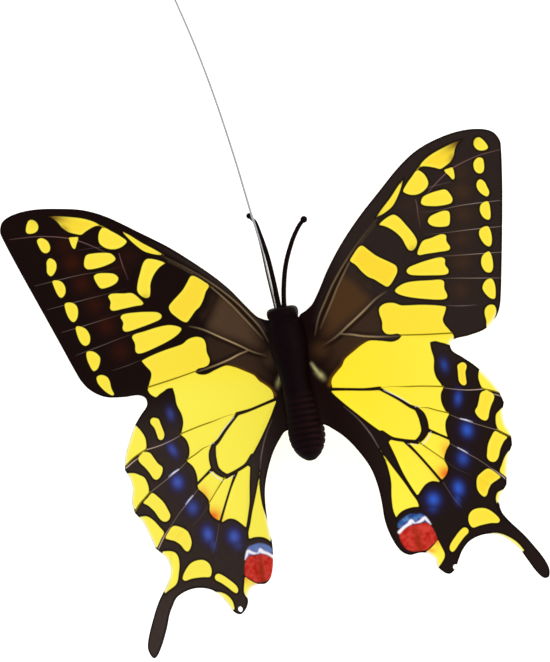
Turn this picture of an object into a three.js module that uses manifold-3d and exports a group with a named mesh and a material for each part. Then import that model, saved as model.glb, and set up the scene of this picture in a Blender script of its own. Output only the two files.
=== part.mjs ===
// A toy swallowtail butterfly on a small display stand. Two die-cut sheets of printed film are
// its wings, a moulded body carries them, and a stiff spring wire leaves the front of the head.
//
// Frame: millimetres, +Y forward (head), +X the butterfly's right, +Z up. The origin is the centre
// of the underside of the stand's base.

import * as THREE from 'three';
import { ConvexHull } from 'three/addons/math/ConvexHull.js';
import { mergeVertices } from 'three/addons/utils/BufferGeometryUtils.js';
import Module from 'manifold-3d';

const wasm = await Module();
wasm.setup();

// ---------------------------------------------------------------- driving dimensions

const gap = 0.3; // between neighbouring pieces

// Body: its axis runs along Y, level, at this height above the table.
const axisHeight = 22;
const headFront = 14;
const neckY = 11.4; // middle of the gap between head and thorax
const waistY = -3.45; // middle of the gap between thorax and abdomen
const tailEndY = -20.3;
const thoraxRadius = 4.3;
const waistRadius = 3.12;
const neckRadius = 3.25;
const abdomenRadius = 4.16;
const abdomenSag = 1.75; // its end hangs this far below the axis
const headRaise = 0.55; // the head sits this far above the axis
const ribPitch = 1.37;
const ribDepth = 0.2;
const bodyDepthRatio = 0.92; // height of the body's section over its width
const bellyFlatZ = -3.3; // flat under the thorax, where the rod stands

// Eyes: two blocky round lobes on the head's flat sides.
const headHalfWidth = 1.7;
const eyeRadii = [1.62, 1.42, 2.05];
const eyeSquareness = 2.7; // 2 would be an ellipsoid
const eyeCentreX = 1.83;
const eyeCentreY = 12.72;

// Wings: one sheet a side, cut to the outline below, with the veins pressed up in it.
const filmThickness = 0.5;
const veinHeight = 0.24;
const veinHalfWidth = 0.55; // of a pressed ridge at its foot
const filmRootX = 4;
const filmRootZ = -0.65;
const rootBend = 10.9; // how soon the sheet settles after its root
const filmSag = -4.1;
const filmPitch = 0.17; // leading edge up
const filmCamber = 0.0013;
const dihedral = 0.032;
const meshStep = 2.9; // between the sheet's free points
const edgeStep = 1.3; // between points on its edge
const veinStep = 1.9; // between points along a vein
const edgeMargin = 0.08; // free space that keeps the sheet's edge whole
const punchRadius = 0.6; // a punched hole by the inner lobe of each hindwing

// The two sheets are not quite alike. Lengths run outwards and forwards; pairs are for the forewing
// and for the hindwing.
const sheets = {
  left: {
    side: -1,
    veinShift: [-0.71, -0.85], // both sheets have their pressed veins a little to the right
    tipVeinShift: -0.25,
    cutShift: [0.66, 0.3], // of the outer edge
    cutAhead: 0.9, // the leading edge's swell
    neckAhead: -0.1, // and that beside the head
    innerSwell: { out: 0.4, middle: -21, reach: 9 }, // of the hindwing's inner edge
    tailSwell: 0.6,
    tailRim: 0,
    tailPoint: 0.45, // cut off the outer side of its end
    forewingBack: 0,
    tipBack: 0.02,
    hindStretch: 0.024, // a share of the length
    tailShift: [-0.03, -0.72],
    punchCentre: [25.05, -48.9],
  },
  right: {
    side: 1,
    veinShift: [0.71, 0.9],
    tipVeinShift: 0,
    cutShift: [-0.6, 0.22],
    cutAhead: 0.1,
    neckAhead: 0.45,
    innerSwell: { out: -0.56, middle: -35, reach: 12 },
    tailSwell: 0,
    tailRim: 0.32,
    tailPoint: 0,
    forewingBack: 0.27,
    tipBack: -0.1,
    hindStretch: 0,
    tailShift: [-0.3, 0.85],
    punchCentre: [26.9, -48.75],
  },
};

// Antennae and the spring wire.
const antennaRadius = 0.48;
const antennaBallRadius = { left: 0.66, right: 0.76 };
const wireRadius = 0.25;
const wireLoopRadius = 2;

// Stand: a flat round base and one rod.
const baseRadius = 12.5;
const baseThickness = 4;
const baseEdgeRound = 0.8;
const rodRadius = 1.5;
const rodY = 3;

// ---------------------------------------------------------------- materials

const blackPlastic = new THREE.MeshStandardMaterial({ color: 0x17120f, roughness: 0.35 });
const eyePlastic = new THREE.MeshStandardMaterial({ color: 0x120e0e, roughness: 0.25 });
const yellowFilm = new THREE.MeshStandardMaterial({ color: 0xf4dd4a, roughness: 0.3 });
const springSteel = new THREE.MeshStandardMaterial({
  color: 0xc8cacc,
  roughness: 0.25,
  metalness: 1,
});
const standPlastic = new THREE.MeshStandardMaterial({ color: 0xf2f1ee, roughness: 0.5 });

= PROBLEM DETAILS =
From the first line to the last, please quote the material above exactly.

= ANSWER TO THIS TASK =
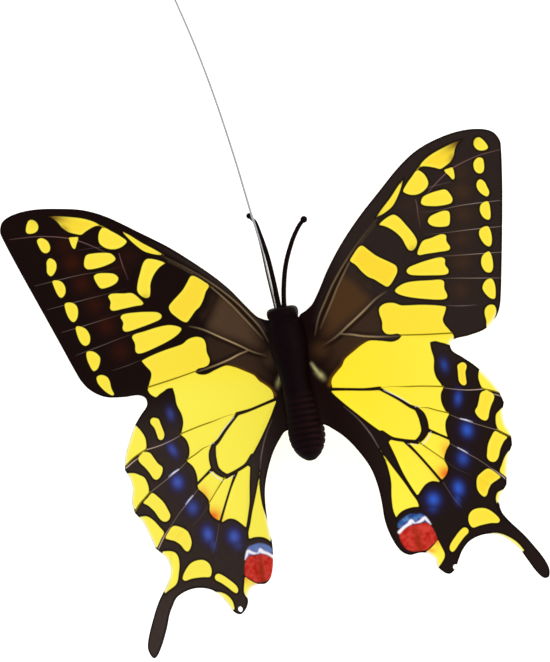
Turn this picture of an object into a three.js module that uses manifold-3d and exports a group with a named mesh and a material for each part. Then import that model, saved as model.glb, and set up the scene of this picture in a Blender script of its own. Output only the two files.
=== part.mjs ===
// A toy swallowtail butterfly on a small display stand. Two die-cut sheets of printed film are
// its wings, a moulded body carries them, and a stiff spring wire leaves the front of the head.
//
// Frame: millimetres, +Y forward (head), +X the butterfly's right, +Z up. The origin is the centre
// of the underside of the stand's base.

import * as THREE from 'three';
import { ConvexHull } from 'three/addons/math/ConvexHull.js';
import { mergeVertices } from 'three/addons/utils/BufferGeometryUtils.js';
import Module from 'manifold-3d';

const wasm = await Module();
wasm.setup();

// ---------------------------------------------------------------- driving dimensions

const gap = 0.3; // between neighbouring pieces

// Body: its axis runs along Y, level, at this height above the table.
const axisHeight = 22;
const headFront = 14;
const neckY = 11.4; // middle of the gap between head and thorax
const waistY = -3.45; // middle of the gap between thorax and abdomen
const tailEndY = -20.3;
const thoraxRadius = 4.3;
const waistRadius = 3.12;
const neckRadius = 3.25;
const abdomenRadius = 4.16;
const abdomenSag = 1.75; // its end hangs this far below the axis
const headRaise = 0.55; // the head sits this far above the axis
const ribPitch = 1.37;
const ribDepth = 0.2;
const bodyDepthRatio = 0.92; // height of the body's section over its width
const bellyFlatZ = -3.3; // flat under the thorax, where the rod stands

// Eyes: two blocky round lobes on the head's flat sides.
const headHalfWidth = 1.7;
const eyeRadii = [1.62, 1.42, 2.05];
const eyeSquareness = 2.7; // 2 would be an ellipsoid
const eyeCentreX = 1.83;
const eyeCentreY = 12.72;

// Wings: one sheet a side, cut to the outline below, with the veins pressed up in it.
const filmThickness = 0.5;
const veinHeight = 0.24;
const veinHalfWidth = 0.55; // of a pressed ridge at its foot
const filmRootX = 4;
const filmRootZ = -0.65;
const rootBend = 10.9; // how soon the sheet settles after its root
const filmSag = -4.1;
const filmPitch = 0.17; // leading edge up
const filmCamber = 0.0013;
const dihedral = 0.032;
const meshStep = 2.9; // between the sheet's free points
const edgeStep = 1.3; // between points on its edge
const veinStep = 1.9; // between points along a vein
const edgeMargin = 0.08; // free space that keeps the sheet's edge whole
const punchRadius = 0.6; // a punched hole by the inner lobe of each hindwing

// The two sheets are not quite alike. Lengths run outwards and forwards; pairs are for the forewing
// and for the hindwing.
const sheets = {
  left: {
    side: -1,
    veinShift: [-0.71, -0.85], // both sheets have their pressed veins a little to the right
    tipVeinShift: -0.25,
    cutShift: [0.66, 0.3], // of the outer edge
    cutAhead: 0.9, // the leading edge's swell
    neckAhead: -0.1, // and that beside the head
    innerSwell: { out: 0.4, middle: -21, reach: 9 }, // of the hindwing's inner edge
    tailSwell: 0.6,
    tailRim: 0,
    tailPoint: 0.45, // cut off the outer side of its end
    forewingBack: 0,
    tipBack: 0.02,
    hindStretch: 0.024, // a share of the length
    tailShift: [-0.03, -0.72],
    punchCentre: [25.05, -48.9],
  },
  right: {
    side: 1,
    veinShift: [0.71, 0.9],
    tipVeinShift: 0,
    cutShift: [-0.6, 0.22],
    cutAhead: 0.1,
    neckAhead: 0.45,
    innerSwell: { out: -0.56, middle: -35, reach: 12 },
    tailSwell: 0,
    tailRim: 0.32,
    tailPoint: 0,
    forewingBack: 0.27,
    tipBack: -0.1,
    hindStretch: 0,
    tailShift: [-0.3, 0.85],
    punchCentre: [26.9, -48.75],
  },
};

// Antennae and the spring wire.
const antennaRadius = 0.48;
const antennaBallRadius = { left: 0.66, right: 0.76 };
const wireRadius = 0.25;
const wireLoopRadius = 2;

// Stand: a flat round base and one rod.
const baseRadius = 12.5;
const baseThickness = 4;
const baseEdgeRound = 0.8;
const rodRadius = 1.5;
const rodY = 3;

// ---------------------------------------------------------------- materials

const blackPlastic = new THREE.MeshStandardMaterial({ color: 0x17120f, roughness: 0.35 });
const eyePlastic = new THREE.MeshStandardMaterial({ color: 0x120e0e, roughness: 0.25 });
const yellowFilm = new THREE.MeshStandardMaterial({ color: 0xf4dd4a, roughness: 0.3 });
const springSteel = new THREE.MeshStandardMaterial({
  color: 0xc8cacc,
  roughness: 0.25,
  metalness: 1,
});
const standPlastic = new THREE.MeshStandardMaterial({ color: 0xf2f1ee, roughness: 0.5 });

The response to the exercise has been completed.